Secretary-General Kofi Annan today said differences over Iraq that had plagued the United Nations in the past are subsiding, and stressed that unity is essential to tackling a range of global ills. Speaking to reporters in New York, the Secretary-General said he reviewed various regional hotspots during talks this morning with French Foreign Minister Dominique de Villepin, who is at the UN for a meeting on Liberia's reconstruction.

Also attending that event is United States Secretary of State Colin Powell, who had a scheduled lunch with Mr. Villepin - a development Mr. Annan called "positive."

"Governments are putting the divisions over Iraq behind them," he said. "Everyone understands that we have many issues to cooperate on besides Iraq."

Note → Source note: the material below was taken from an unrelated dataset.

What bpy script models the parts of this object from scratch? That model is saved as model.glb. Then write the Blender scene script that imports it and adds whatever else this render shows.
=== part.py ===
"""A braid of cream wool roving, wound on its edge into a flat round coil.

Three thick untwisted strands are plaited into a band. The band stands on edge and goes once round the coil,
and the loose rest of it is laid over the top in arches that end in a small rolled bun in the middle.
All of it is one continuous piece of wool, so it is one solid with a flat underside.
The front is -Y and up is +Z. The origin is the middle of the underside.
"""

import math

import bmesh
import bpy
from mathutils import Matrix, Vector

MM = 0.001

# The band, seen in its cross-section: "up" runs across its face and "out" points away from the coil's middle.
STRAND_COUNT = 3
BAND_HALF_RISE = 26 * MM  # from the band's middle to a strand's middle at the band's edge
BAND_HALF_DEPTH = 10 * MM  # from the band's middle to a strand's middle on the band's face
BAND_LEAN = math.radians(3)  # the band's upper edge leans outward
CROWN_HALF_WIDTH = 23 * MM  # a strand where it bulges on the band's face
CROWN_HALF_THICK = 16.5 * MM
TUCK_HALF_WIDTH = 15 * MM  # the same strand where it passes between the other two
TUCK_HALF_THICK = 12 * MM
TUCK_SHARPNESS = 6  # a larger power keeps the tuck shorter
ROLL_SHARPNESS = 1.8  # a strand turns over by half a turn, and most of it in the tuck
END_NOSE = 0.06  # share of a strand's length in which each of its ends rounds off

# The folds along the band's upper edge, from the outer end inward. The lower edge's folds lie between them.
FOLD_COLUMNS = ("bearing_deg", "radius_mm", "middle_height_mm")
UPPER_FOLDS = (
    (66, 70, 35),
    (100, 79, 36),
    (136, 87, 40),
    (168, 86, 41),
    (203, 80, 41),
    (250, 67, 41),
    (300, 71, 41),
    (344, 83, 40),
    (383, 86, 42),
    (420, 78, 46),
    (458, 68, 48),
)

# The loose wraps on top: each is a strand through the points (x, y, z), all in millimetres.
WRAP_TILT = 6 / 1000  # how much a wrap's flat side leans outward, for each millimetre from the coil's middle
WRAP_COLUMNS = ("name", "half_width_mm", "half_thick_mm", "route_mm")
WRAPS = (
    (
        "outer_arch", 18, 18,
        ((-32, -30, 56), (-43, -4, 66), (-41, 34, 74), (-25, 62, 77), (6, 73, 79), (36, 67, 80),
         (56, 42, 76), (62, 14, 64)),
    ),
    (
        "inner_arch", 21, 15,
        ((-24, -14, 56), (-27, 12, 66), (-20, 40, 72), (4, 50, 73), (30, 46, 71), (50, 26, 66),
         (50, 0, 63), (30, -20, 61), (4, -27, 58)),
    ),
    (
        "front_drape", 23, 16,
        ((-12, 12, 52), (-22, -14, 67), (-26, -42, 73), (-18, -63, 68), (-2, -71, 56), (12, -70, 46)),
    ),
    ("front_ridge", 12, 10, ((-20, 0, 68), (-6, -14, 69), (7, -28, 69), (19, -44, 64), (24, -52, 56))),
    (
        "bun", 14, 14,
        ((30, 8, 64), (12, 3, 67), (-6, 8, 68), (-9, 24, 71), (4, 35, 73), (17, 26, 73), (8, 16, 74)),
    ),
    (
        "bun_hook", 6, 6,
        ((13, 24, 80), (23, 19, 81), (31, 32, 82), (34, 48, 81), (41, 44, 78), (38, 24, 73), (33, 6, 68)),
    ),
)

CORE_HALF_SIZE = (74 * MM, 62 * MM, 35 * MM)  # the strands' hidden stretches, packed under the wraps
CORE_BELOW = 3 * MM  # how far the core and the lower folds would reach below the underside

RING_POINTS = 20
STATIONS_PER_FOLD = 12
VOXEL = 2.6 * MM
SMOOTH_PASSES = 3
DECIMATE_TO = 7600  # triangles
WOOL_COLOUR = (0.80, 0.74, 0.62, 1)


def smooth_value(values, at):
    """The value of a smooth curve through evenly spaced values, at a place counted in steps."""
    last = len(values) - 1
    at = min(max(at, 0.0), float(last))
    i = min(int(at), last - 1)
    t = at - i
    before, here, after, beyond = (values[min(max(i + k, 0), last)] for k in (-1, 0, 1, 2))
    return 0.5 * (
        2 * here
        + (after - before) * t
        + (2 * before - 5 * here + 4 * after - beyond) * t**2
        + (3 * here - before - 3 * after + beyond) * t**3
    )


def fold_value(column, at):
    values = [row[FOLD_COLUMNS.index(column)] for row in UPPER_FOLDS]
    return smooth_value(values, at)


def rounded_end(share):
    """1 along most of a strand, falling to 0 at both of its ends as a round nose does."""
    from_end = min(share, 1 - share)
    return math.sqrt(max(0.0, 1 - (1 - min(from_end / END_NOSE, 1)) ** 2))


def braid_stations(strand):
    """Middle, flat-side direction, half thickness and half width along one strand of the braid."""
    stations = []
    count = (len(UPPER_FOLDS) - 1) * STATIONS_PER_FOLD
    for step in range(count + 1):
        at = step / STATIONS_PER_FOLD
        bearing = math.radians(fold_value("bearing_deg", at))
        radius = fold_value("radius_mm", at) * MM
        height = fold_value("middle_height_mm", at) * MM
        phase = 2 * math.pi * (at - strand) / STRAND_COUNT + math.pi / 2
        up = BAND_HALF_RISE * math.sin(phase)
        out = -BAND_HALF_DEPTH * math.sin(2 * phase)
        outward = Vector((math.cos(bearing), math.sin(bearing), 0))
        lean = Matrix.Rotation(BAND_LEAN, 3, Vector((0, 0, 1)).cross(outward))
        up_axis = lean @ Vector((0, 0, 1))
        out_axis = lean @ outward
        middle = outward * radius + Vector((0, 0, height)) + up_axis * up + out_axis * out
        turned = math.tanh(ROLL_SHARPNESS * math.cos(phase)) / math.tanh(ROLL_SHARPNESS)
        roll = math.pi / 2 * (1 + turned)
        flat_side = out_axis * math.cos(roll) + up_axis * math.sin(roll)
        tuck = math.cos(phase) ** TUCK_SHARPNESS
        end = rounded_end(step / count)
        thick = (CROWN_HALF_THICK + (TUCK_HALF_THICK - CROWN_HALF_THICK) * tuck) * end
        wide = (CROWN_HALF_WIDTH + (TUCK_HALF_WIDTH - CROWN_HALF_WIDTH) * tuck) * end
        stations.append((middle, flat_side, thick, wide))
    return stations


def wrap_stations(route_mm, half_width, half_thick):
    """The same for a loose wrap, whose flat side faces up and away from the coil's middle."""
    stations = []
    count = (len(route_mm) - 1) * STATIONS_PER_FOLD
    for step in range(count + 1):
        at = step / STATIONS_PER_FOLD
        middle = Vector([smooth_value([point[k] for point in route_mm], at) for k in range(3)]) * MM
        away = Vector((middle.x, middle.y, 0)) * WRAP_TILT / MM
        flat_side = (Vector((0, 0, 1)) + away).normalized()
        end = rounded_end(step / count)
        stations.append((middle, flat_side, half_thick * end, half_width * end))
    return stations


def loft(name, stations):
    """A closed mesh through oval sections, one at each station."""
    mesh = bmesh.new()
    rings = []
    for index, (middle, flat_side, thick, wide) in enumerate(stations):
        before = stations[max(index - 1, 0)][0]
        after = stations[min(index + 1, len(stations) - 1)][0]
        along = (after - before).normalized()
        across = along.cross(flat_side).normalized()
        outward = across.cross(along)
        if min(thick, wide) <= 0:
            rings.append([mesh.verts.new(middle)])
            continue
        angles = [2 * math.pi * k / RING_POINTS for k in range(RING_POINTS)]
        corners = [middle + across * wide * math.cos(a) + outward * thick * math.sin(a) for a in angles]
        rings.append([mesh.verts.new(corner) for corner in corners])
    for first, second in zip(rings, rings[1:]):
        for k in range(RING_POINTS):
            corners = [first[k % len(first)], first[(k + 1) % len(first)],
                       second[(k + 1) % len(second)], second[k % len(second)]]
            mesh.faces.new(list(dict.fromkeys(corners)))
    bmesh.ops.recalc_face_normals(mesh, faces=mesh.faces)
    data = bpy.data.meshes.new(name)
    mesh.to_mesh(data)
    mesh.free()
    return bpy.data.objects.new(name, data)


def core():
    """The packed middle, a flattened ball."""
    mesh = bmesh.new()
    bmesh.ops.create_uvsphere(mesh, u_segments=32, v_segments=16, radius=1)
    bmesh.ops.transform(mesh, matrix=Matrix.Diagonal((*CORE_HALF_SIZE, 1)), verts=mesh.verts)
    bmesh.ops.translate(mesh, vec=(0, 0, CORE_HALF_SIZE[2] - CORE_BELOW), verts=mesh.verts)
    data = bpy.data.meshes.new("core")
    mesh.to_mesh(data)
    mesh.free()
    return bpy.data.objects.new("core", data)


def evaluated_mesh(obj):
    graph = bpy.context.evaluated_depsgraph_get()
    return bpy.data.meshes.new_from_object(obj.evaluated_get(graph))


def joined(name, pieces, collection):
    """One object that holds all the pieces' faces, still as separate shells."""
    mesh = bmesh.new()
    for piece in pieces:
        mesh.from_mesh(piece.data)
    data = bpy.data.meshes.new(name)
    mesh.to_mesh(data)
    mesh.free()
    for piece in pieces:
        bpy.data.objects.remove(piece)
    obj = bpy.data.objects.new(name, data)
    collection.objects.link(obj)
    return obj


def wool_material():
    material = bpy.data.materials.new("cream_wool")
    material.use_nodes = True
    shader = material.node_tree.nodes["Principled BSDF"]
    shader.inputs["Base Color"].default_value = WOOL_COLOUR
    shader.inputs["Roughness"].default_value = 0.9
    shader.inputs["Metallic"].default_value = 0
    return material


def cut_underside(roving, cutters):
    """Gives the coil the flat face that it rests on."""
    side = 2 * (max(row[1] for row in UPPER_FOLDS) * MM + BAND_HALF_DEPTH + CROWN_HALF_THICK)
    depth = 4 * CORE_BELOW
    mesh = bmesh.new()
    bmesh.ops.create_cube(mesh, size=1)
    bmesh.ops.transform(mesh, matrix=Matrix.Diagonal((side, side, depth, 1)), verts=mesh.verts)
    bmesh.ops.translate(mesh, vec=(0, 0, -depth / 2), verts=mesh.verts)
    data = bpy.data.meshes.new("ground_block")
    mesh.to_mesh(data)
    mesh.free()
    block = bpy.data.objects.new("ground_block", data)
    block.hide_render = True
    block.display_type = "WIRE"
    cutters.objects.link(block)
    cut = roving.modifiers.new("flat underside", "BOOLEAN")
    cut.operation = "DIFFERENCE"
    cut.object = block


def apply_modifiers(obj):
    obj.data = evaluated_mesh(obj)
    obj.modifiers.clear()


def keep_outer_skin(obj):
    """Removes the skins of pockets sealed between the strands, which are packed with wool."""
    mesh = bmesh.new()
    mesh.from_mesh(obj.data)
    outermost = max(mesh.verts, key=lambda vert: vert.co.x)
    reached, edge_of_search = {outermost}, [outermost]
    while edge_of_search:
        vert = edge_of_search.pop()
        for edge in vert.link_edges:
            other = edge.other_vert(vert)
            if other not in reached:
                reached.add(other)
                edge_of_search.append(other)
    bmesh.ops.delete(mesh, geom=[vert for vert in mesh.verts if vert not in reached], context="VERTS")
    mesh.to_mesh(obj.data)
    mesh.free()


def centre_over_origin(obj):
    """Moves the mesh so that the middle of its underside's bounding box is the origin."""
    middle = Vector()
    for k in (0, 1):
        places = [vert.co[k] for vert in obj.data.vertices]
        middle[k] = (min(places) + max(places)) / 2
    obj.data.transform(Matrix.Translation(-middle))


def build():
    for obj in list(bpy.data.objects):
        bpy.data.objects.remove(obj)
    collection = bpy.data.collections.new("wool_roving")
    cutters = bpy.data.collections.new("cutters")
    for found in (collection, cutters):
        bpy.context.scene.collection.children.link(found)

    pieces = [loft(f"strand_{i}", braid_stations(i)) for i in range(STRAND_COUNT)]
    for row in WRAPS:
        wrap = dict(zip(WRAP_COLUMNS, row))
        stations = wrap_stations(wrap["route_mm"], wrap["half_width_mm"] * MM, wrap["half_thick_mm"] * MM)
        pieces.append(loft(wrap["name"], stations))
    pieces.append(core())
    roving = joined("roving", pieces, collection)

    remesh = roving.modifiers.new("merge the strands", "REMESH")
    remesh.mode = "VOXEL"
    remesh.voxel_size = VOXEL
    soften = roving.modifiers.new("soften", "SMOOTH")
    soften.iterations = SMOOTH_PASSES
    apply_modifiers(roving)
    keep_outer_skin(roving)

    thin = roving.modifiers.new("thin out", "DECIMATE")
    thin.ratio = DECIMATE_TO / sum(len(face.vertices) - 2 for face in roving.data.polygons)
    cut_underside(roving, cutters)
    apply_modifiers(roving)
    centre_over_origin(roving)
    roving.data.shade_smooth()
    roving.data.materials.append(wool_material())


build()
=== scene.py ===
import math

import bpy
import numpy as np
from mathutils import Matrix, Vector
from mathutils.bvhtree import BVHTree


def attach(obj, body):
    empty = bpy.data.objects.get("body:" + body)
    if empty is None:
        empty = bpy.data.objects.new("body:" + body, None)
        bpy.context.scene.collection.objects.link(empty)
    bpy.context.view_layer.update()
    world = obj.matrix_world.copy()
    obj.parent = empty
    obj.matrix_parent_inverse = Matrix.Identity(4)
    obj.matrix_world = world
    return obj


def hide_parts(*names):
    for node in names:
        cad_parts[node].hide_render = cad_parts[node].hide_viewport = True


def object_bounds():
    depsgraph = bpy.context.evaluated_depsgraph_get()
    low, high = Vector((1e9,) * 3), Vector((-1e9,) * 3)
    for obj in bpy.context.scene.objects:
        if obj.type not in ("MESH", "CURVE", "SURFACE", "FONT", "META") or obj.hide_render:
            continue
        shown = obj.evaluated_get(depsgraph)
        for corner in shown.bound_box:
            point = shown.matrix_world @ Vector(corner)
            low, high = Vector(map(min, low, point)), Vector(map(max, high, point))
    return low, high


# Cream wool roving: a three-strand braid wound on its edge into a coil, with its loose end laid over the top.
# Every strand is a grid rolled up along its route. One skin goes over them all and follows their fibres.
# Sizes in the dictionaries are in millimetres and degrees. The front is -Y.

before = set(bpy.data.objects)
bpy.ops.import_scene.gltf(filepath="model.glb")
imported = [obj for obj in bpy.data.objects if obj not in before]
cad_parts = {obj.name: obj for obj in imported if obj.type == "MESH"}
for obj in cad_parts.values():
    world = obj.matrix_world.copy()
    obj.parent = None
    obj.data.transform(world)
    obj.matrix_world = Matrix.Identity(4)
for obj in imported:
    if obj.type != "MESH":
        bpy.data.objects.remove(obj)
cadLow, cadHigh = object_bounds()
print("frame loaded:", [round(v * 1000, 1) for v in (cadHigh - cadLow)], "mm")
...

The Secretary-General said that during recent talks with US President George W. Bush the two agreed on the need to cooperate not only on Iraq but also "on other conflicts in Africa, on the fight against poverty, HIV/AIDS, and a whole range of issues."

He noted that European leaders, who he met with earlier this year, "were also ready to put the issue behind them." The planned lunch between Secretary Powell and Minister de Villepin "is not surprising at all - it's an evolution in the right direction, and it's natural in the scheme of things," he said. "I think we should all pool our efforts and work together [to] stabilize Iraq and confront our other challenges."

Asked about reports of nuclear technology transfers in Pakistan, Mr. Annan said "proliferation is alive" and called for support to the International Atomic Energy Agency (IAEA) in order to contain the problem.

He added that President Pervez Musharraf had told him last month that Pakistan will work to combat trafficking and deal firmly with those involved.

On the Middle East, Mr. Annan said he had a "very frank and long conversation" this morning with Israeli Prime Minister Ariel Sharon. "He did tell me that he fully respects the Road Map, and that they expect the Quartet members also to play their role in working with the parties and in taking steps to ensure that there is an end to terror."

The Road Map is an outline for achieving a two-State solution put forward by the Quartet, which comprises the US, UN, Russian Federation and European Union.